In a five page response to the report, Achtemeier, Joe Coalter of Union Theological Seminary and Jack Haberer, a pastor in Houston, suggested that was not the case. They argued that the task force’s interim report was based on unity in a Biblical perspective for the body of Christ while the PC(USA) is more of an “arbitrary construct” within the larger body. Therefore, leaving one denomination to join another does not necessarily jeopardize the unity of the Body of Christ, the co-authors suggested.

"The task force's claims about the implications of separating from the true church may be accurate and faithful," Achtemeier said, "but that is not the issue at hand in current debates about the future of the PCUSA.”

The suggestion brought them to another question regarding the theological identity of a denomination. If one accepts the Westminster Confession’s concept of the “Invisible Church,” then the PC(USA) could be considered a “bureaucratic nonentity, theologically,” Achtemeier said, according to the Presbyterian Church News.

However, this would be a misinterpretation because the “invisible church” is not an abstraction but rather a community of real people.

“It is the boundaries of the church that are invisible,” the TTF paper stated, “not the church itself.”

“Claiming the abstract while breaking the visible fellowship is hypocrisy,” Achtemeier insisted, according to PCN “Our separated denominations fall short of God’s ultimate will for the church and Jesus’ prayer for unity.”

However, “divided churches don’t cease being the body of Christ; they’re just the broken and divided body of Christ.”

“So what about leaving one fragment of the divided church in order to seek more congenial company in another?” the paper asks. “Honesty compels us to affirm that there are clearly instances of this kind of action that any reasonable person would recognize as blameless.”
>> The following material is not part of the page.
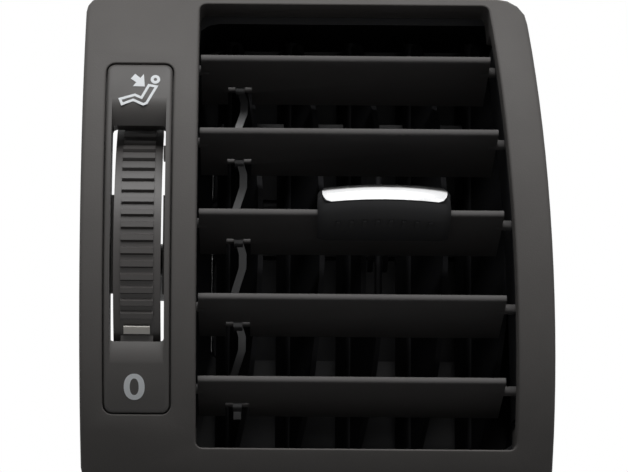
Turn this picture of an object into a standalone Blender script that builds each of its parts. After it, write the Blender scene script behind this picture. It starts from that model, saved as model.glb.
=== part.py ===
"""Dashboard air vent: barrel-faced bezel, tilting vanes, swinging vanes, thumbwheel and shutter.

Frame: +X to the viewer's right, +Y into the dashboard, +Z up. The origin lies on the rear rim of the
bezel's left side wall, at the height of the barrel's axis. The rim's plane, Y = 0, seats on the dash.
"""

import math

import bmesh
import bpy
from mathutils import Matrix, Vector, geometry

MM = 0.001

# Clearances
FIT = 0.3 * MM
PIN_CLEARANCE = 0.3 * MM

# Bezel, its heights as turns about the barrel's axis
WALL = 2.5 * MM
OPENING_HALF = 41.0 * MM
SIDE_PANEL = 28.8 * MM
DUCT_X = OPENING_HALF + SIDE_PANEL
FACE_RADIUS = 107.3 * MM
FACE_DEPTH = 32.3 * MM
BARREL_Y = FACE_RADIUS - FACE_DEPTH
FACE_EDGE = 1.2 * MM
BEZEL_TOP = FACE_RADIUS * math.sin(math.radians(34.0))
BEZEL_BOTTOM = -FACE_RADIUS * math.sin(math.radians(41.0))
BEZEL_CORNER = 8.0 * MM
BEZEL_FOOT_CORNER = 5.0 * MM
RIGHT_STRIP = 9.6 * MM

# Duct opening in the bezel
OPENING_TOP = FACE_RADIUS * math.sin(math.radians(32.4))
OPENING_BOTTOM = -FACE_RADIUS * math.sin(math.radians(34.2))
OPENING_CORNER = 1.8 * MM
SIDE_BOW_RADIUS = 1150.0 * MM
SIDE_BOW_FOOT = BEZEL_BOTTOM - 1.6 * MM
SIDE_BOW_REACH = OPENING_HALF + 1.9 * MM
LIP_DEPTH = 6.8 * MM
LIP_WALL = 2.0 * MM

# Horizontal vanes
VANE_ARC = FACE_RADIUS - 5.0 * MM
VANE_STEP = math.radians(12.3)
VANE_COUNT = 5
VANE_CHORD = 28.0 * MM
VANE_THICKNESS = 2.0 * MM
VANE_TAIL = 1.1 * MM
VANE_PIVOT = 8.0 * MM
VANE_REST_TILT = math.radians(15.0)
VANE_LEFT_GAP = 0.5 * MM
VANE_RIGHT_GAP = 1.2 * MM
VANE_RIGHT_GAP_STEP = 0.4 * MM
PIVOT_PIN_RADIUS = 1.3 * MM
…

But North American Christians in particular are drawn to a consumer culture where they pick and choose the denomination of their liking and just as easily switch when they are dissatisfied.

We “are tempted to carry over the understandings and attitudes associated with our consumerist culture into the church’s life. ... American Christians are tempted to view themselves as religious ‘consumers’ seeking a denominational ‘product’ that suits them, and if they become dissatisfied with one brand, they switch to another one that is more to their liking,” noted Achtemeier. That kind of attitude “distorts the Biblical image that the church is God’s creation. The message of Pentecost is that God draws us all together in one church, and by hooking and unhooking we are denying that connection through the Holy Spirit and proclaiming a gospel of comparison shopping.”

The ultimate outcome of the TTF’s deliberations will not be known until the group’s final report is released in September.